Defendant also attempted to introduce the opinion of Dr. Collin Turnbull, a social anthropologist who had done studies on southern prisons, that the circumstances defendant encountered could have produced in a person of ordinary firmness an apprehension of death or great bodily harm. The trial court acted properly in excluding this opinion. In determining if the opinion of an expert witness is admissible, the key question is whether "the witness because of his expertise is in a better position to have an opinion on the subject than is the trier of fact." State v. Wilkerson, 295 N.C. 559, 569, 247 S.E.2d 905, 911 (1978). Here, the jury, after hearing and weighing all the evidence, would be in as good a position as Dr. Turnbull to determine the reasonableness of defendant's apprehension. His opinion on this issue is, therefore, inadmissible.

Defendant offered to show through a number of witnesses the hostility that existed between guards and prisoners on I and J Blocks. Defendant argues this evidence is admissible to show that the guards would not have come to the aid of an inmate being attacked. We do not agree. Even if we assume that such hostility does exist it supports no more than a conjecture that the prison guards would so neglect their duty as to fail to stop a fight between prisoners. Evidence, therefore, of general hostility between guards and inmates is inadmissible.

Lastly, defendant attempted to show particular aspects of the dehumanizing conditions under which he lived. Defendant has failed to demonstrate any logical connection between this evidence and the issue of defendant's right to kill in self-defense. This evidence is not independently admissible, although we note that much of it necessarily came before the jury in connection with the admission of other relevant evidence.

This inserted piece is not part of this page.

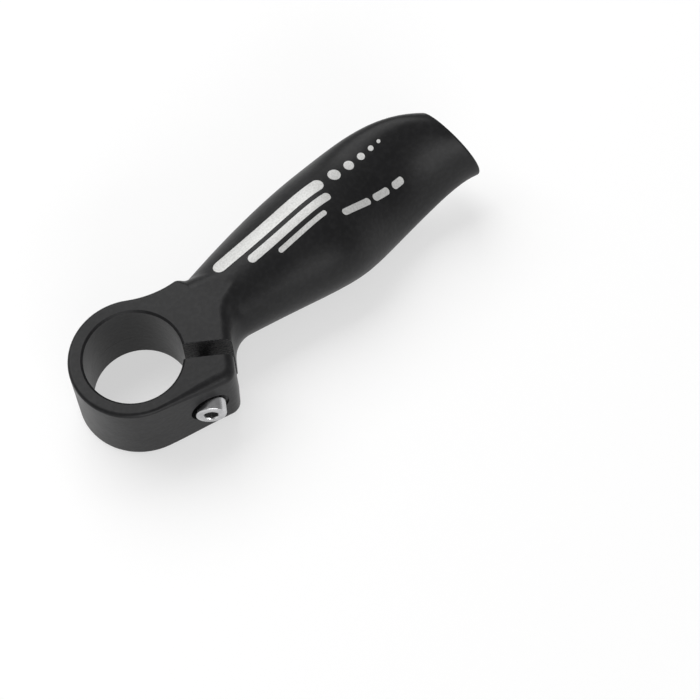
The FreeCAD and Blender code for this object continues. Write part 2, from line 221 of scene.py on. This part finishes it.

Defendant also assigns as error the trial court's exclusion from the jury of eleven prospective jurors who indicated they would not vote for the death penalty under any circumstances. Defendant concedes that the jurors could properly have been excluded from the punishment phase of the trial under Witherspoon v. Illinois, 391 U.S. 510, 88 S. Ct. 1770, 20 L. Ed. 2d 776 (1968). He argues, however, that he is entitled to have separate juries empaneled to hear the issues of guilt and punishment and that a prospective juror cannot be excluded from the guilt determination phase because of his views on capital punishment. This argument was raised and rejected in State v. Cherry, 298 N.C. 86, 257 S.E.2d 551 (1979). There, Chief Justice Branch, speaking for the Court, said, id. at 105, 257 S.E.2d at 563:

"Defendant's position in this regard is that a bifurcated trial pursuant to Article 100 of Chapter 15A should be abolished and the two phases of the trial should be heard by two separate and distinct juries. We do not agree. The United States Supreme Court has approved the bifurcated trial procedure in which the same jurors heard both phases of the trial. Gregg v. Georgia, 428 U.S. 153, 96 S. Ct. 2909, 49 L. Ed. 2d 859 (1976); Jurek v. Texas, 428 U.S. 262, 49 L. Ed. 2d 929, 96 S. Ct. 2950 (1976). Further, in Witherspoon the Court expressly noted that there was no error in exclusion for cause of jurors who made it clear that their attitudes toward the death penalty would prevent them from making an impartial decision as to defendant's guilt. "Under Article 100 of Chapter 15A of the General Statutes of North Carolina, it is contemplated that the same jury shall hear both phases of the trial unless the original jury is `unable to reconvene.' G.S. 15A-2000(2). We are, therefore, of *399 the opinion that the trial judge acted pursuant to the mandate of the statute and within the rationale of Witherspoon." (Emphasis original.)

This assignment of error is without merit.

We need not comment on defendant's other assignments of error for they may not arise on remand. For the reasons stated, defendant is entitled to a


BROCK and CARLTON, JJ., did not participate in the consideration or decision of this case.